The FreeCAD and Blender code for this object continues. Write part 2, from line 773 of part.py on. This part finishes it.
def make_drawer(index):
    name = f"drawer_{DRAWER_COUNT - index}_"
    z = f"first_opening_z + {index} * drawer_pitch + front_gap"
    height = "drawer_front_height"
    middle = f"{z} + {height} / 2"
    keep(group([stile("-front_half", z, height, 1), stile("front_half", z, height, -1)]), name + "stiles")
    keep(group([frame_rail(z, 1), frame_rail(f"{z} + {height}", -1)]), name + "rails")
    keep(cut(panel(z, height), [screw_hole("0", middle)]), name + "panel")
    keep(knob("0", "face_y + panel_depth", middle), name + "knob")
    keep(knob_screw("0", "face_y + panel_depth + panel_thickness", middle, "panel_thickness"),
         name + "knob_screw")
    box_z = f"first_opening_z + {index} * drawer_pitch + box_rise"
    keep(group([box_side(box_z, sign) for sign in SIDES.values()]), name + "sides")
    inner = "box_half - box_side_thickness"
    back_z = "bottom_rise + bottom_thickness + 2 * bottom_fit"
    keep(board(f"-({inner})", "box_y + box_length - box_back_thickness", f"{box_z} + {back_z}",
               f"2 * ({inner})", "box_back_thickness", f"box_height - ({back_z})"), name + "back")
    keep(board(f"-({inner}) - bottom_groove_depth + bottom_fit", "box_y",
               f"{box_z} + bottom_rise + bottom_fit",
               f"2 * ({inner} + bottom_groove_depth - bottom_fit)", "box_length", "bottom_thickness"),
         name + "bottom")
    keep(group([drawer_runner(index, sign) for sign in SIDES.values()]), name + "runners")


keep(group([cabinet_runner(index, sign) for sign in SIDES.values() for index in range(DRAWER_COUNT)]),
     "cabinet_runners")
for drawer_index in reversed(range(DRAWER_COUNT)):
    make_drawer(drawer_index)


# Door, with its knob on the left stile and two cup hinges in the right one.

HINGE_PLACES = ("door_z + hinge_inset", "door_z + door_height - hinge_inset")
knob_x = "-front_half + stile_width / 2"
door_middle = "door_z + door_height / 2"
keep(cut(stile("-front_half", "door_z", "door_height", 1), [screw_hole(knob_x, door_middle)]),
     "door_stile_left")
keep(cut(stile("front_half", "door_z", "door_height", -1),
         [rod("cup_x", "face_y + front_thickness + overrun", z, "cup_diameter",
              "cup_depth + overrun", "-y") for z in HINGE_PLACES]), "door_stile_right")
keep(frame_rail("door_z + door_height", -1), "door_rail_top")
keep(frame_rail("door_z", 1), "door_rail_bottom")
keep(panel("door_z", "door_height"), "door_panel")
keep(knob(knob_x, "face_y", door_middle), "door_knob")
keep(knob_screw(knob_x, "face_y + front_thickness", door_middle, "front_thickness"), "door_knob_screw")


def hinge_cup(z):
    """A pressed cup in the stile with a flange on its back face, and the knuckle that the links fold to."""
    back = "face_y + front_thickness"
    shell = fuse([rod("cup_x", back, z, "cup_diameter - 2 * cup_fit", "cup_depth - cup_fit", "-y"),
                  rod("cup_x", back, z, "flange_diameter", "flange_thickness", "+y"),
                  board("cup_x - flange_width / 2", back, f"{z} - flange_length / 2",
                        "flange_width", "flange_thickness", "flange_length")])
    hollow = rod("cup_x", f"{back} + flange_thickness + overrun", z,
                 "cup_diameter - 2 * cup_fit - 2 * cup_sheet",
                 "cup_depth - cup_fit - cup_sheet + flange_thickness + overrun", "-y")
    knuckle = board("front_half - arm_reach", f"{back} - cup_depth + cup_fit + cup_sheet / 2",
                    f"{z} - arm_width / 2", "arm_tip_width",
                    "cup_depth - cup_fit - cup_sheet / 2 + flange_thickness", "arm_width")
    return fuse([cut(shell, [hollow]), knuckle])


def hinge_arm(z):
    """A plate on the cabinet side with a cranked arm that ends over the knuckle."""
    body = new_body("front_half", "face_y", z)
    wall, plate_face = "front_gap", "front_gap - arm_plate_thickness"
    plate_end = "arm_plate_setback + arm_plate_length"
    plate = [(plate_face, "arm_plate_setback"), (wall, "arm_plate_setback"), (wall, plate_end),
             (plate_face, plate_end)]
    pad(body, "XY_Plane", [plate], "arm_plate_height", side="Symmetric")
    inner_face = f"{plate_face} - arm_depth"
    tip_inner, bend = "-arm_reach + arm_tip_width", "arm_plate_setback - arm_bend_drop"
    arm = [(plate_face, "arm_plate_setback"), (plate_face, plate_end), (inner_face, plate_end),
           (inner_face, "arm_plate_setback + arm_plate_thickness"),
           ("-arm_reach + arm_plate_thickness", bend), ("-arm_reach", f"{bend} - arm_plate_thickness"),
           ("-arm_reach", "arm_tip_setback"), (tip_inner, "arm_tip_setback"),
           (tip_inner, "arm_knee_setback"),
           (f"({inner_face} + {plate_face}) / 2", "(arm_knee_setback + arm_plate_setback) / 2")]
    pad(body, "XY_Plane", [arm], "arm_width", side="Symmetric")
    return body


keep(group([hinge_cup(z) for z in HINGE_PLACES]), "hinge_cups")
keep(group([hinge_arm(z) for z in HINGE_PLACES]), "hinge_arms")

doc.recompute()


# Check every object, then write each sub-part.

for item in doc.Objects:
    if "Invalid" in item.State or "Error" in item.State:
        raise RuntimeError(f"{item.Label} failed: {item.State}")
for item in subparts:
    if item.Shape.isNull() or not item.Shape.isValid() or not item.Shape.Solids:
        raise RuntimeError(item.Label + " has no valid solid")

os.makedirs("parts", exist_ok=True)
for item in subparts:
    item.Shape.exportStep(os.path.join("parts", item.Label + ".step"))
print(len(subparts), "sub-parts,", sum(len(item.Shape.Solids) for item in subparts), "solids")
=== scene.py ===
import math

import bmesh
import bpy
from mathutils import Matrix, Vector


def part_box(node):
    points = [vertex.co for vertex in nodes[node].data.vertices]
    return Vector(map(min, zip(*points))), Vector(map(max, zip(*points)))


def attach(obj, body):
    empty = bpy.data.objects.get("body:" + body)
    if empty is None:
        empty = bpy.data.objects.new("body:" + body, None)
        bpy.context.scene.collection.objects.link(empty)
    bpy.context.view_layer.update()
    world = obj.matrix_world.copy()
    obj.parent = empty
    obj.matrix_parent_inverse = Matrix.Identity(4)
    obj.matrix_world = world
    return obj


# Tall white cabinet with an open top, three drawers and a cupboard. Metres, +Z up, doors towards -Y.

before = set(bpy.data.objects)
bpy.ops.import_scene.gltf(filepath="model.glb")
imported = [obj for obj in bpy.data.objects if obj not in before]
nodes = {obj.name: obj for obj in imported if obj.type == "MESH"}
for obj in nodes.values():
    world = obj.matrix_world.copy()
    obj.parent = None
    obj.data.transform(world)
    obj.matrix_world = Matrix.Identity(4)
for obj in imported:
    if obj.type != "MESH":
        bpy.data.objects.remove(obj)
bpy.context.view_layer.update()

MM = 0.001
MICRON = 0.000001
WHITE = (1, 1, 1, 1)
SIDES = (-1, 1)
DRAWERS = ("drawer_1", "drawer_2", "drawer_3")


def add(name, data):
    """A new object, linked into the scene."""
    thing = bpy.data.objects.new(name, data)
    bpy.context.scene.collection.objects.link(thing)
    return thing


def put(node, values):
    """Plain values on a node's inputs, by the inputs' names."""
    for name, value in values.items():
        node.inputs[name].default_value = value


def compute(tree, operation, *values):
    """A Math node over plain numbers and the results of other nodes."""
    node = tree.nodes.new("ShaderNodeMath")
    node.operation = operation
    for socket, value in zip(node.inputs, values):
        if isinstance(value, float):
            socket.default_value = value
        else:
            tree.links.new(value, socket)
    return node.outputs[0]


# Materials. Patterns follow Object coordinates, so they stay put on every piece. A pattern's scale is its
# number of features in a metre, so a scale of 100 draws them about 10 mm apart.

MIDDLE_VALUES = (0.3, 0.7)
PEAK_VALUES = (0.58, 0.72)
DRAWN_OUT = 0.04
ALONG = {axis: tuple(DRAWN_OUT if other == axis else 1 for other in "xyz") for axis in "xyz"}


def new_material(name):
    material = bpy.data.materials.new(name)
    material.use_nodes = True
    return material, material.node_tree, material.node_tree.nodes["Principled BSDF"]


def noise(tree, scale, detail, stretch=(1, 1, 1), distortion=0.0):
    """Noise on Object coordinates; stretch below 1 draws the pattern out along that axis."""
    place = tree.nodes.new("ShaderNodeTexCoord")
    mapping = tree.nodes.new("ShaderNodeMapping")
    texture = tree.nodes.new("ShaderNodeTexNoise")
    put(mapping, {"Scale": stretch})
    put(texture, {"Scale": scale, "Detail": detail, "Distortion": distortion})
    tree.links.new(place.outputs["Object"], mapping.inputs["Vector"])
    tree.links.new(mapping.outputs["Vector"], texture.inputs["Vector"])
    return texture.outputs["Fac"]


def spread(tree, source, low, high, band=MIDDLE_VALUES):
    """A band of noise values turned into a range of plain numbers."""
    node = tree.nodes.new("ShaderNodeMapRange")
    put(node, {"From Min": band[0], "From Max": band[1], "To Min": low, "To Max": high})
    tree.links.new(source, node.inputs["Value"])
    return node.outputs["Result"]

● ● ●

Your task is to repeat the lines from the one containing "obj.data.transform(world)" to the one containing "return node.outputs[0]", both lines included. Leave out every other line.

    obj.data.transform(world)
    obj.matrix_world = Matrix.Identity(4)
for obj in imported:
    if obj.type != "MESH":
        bpy.data.objects.remove(obj)
bpy.context.view_layer.update()

MM = 0.001
MICRON = 0.000001
WHITE = (1, 1, 1, 1)
SIDES = (-1, 1)
DRAWERS = ("drawer_1", "drawer_2", "drawer_3")


def add(name, data):
    """A new object, linked into the scene."""
    thing = bpy.data.objects.new(name, data)
    bpy.context.scene.collection.objects.link(thing)
    return thing


def put(node, values):
    """Plain values on a node's inputs, by the inputs' names."""
    for name, value in values.items():
        node.inputs[name].default_value = value


def compute(tree, operation, *values):
    """A Math node over plain numbers and the results of other nodes."""
    node = tree.nodes.new("ShaderNodeMath")
    node.operation = operation
    for socket, value in zip(node.inputs, values):
        if isinstance(value, float):
            socket.default_value = value
        else:
            tree.links.new(value, socket)
    return node.outputs[0]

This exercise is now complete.